- The problem
Filter the listing below, copying every line in which the word "parts" appears.

- Materials provided
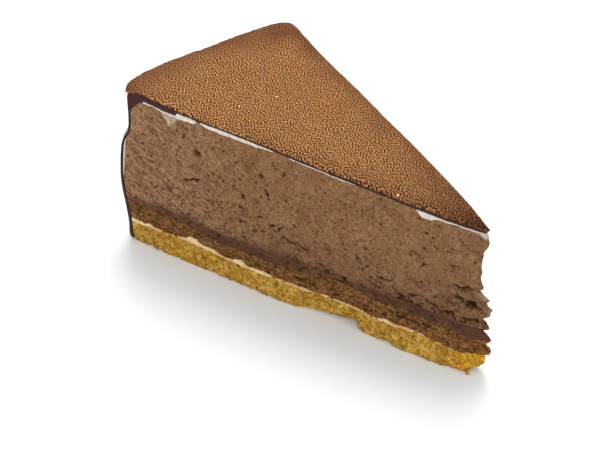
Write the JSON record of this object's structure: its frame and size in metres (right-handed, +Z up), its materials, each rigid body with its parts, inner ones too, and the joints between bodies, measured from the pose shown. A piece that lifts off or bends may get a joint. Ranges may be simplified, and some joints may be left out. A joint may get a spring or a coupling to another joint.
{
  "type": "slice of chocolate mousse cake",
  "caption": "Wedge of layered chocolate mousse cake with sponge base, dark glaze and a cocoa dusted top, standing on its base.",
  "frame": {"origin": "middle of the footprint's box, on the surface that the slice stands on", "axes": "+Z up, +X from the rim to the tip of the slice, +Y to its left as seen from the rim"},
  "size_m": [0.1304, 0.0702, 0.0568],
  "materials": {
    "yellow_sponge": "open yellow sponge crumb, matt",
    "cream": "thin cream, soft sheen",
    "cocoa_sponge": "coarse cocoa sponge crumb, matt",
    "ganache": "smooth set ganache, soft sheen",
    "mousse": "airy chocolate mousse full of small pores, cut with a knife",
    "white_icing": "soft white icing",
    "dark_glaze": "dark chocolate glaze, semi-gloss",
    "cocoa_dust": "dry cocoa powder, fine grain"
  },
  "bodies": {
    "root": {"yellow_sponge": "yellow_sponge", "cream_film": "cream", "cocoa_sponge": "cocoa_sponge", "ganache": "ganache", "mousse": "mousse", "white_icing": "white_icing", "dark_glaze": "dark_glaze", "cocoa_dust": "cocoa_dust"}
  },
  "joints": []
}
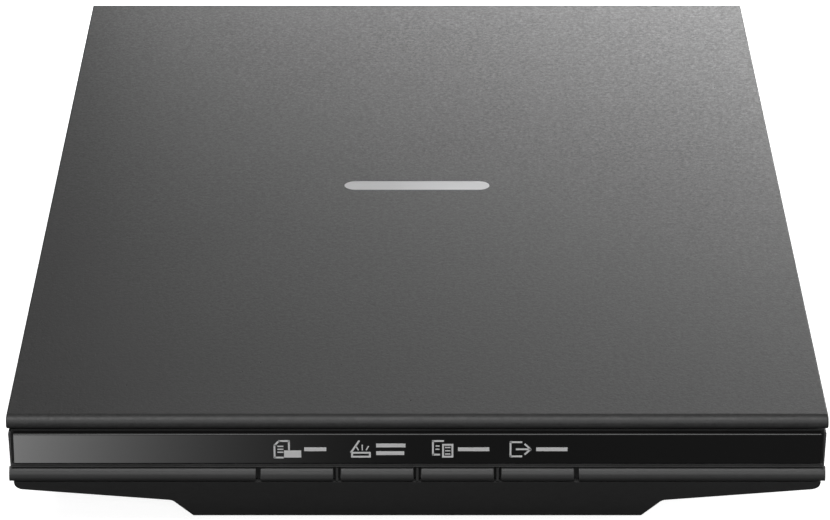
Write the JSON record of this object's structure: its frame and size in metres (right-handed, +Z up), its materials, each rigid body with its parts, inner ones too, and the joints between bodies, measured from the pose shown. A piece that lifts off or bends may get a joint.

* * *

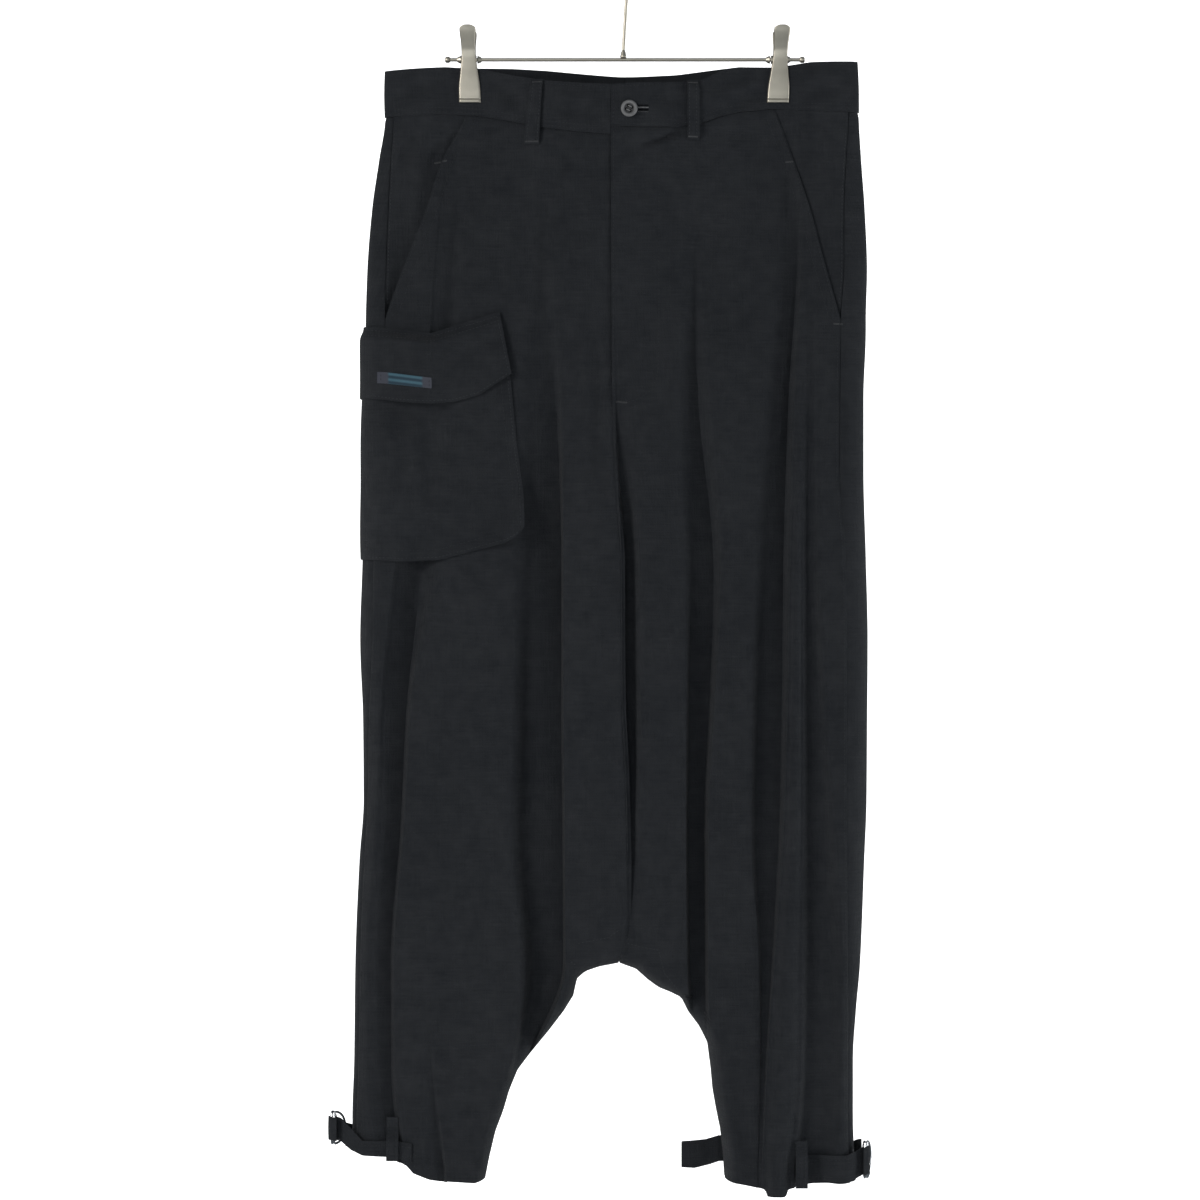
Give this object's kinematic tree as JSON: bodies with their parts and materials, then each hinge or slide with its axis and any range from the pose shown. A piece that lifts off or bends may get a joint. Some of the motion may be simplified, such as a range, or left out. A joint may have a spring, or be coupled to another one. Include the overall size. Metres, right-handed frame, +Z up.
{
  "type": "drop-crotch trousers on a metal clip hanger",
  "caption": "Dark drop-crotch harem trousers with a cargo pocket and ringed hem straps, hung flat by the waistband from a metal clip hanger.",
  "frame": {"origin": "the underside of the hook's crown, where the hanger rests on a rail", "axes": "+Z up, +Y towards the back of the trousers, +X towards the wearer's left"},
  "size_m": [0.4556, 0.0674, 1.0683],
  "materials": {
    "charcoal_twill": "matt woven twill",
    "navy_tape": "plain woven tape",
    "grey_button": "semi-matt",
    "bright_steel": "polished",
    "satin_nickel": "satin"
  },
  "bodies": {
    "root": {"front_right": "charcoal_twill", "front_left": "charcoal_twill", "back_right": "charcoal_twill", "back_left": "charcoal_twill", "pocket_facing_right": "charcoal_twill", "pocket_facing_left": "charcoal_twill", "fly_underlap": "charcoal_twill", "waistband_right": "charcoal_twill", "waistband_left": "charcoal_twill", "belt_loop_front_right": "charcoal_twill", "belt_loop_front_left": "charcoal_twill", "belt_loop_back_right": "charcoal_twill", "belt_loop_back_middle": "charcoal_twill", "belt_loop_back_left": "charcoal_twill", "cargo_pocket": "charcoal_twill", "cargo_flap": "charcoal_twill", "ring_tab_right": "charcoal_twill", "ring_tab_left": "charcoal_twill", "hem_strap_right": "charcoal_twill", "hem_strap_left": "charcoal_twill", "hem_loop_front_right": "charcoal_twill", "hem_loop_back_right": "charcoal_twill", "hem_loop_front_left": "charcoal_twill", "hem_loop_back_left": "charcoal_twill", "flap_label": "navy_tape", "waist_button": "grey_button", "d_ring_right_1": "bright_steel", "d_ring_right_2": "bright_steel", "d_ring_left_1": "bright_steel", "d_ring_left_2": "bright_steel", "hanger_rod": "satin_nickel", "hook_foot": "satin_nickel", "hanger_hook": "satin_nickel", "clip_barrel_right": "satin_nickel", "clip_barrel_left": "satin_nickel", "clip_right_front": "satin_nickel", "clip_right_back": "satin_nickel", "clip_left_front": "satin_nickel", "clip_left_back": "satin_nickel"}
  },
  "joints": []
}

--

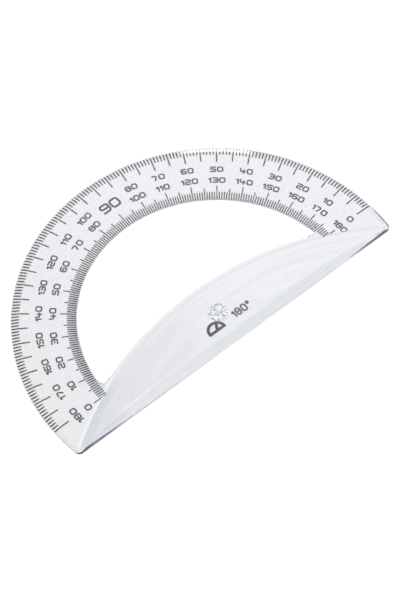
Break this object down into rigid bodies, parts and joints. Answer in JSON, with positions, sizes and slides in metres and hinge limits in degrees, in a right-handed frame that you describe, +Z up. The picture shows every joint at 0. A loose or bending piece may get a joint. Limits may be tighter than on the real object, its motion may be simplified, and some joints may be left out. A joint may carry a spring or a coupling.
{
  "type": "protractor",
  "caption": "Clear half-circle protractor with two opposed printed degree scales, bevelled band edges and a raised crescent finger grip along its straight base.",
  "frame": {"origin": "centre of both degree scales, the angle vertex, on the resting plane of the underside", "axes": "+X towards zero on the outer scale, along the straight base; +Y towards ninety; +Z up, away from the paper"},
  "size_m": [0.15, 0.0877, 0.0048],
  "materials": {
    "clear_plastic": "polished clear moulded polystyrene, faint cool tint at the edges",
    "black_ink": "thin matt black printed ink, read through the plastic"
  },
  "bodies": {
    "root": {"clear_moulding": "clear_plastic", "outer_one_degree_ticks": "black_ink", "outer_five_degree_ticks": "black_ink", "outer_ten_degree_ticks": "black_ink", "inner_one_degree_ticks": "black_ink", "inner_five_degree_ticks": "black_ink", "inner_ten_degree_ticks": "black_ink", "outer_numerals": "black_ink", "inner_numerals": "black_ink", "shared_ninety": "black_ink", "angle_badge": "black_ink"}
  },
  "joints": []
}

- Solution for this task
Write the JSON record of this object's structure: its frame and size in metres (right-handed, +Z up), its materials, each rigid body with its parts, inner ones too, and the joints between bodies, measured from the pose shown. A piece that lifts off or bends may get a joint. Ranges may be simplified, and some joints may be left out. A joint may get a spring or a coupling to another joint.
Write the JSON record of this object's structure: its frame and size in metres (right-handed, +Z up), its materials, each rigid body with its parts, inner ones too, and the joints between bodies, measured from the pose shown. A piece that lifts off or bends may get a joint.
Give this object's kinematic tree as JSON: bodies with their parts and materials, then each hinge or slide with its axis and any range from the pose shown. A piece that lifts off or bends may get a joint. Some of the motion may be simplified, such as a range, or left out. A joint may have a spring, or be coupled to another one. Include the overall size. Metres, right-handed frame, +Z up.
Break this object down into rigid bodies, parts and joints. Answer in JSON, with positions, sizes and slides in metres and hinge limits in degrees, in a right-handed frame that you describe, +Z up. The picture shows every joint at 0. A loose or bending piece may get a joint. Limits may be tighter than on the real object, its motion may be simplified, and some joints may be left out. A joint may carry a spring or a coupling.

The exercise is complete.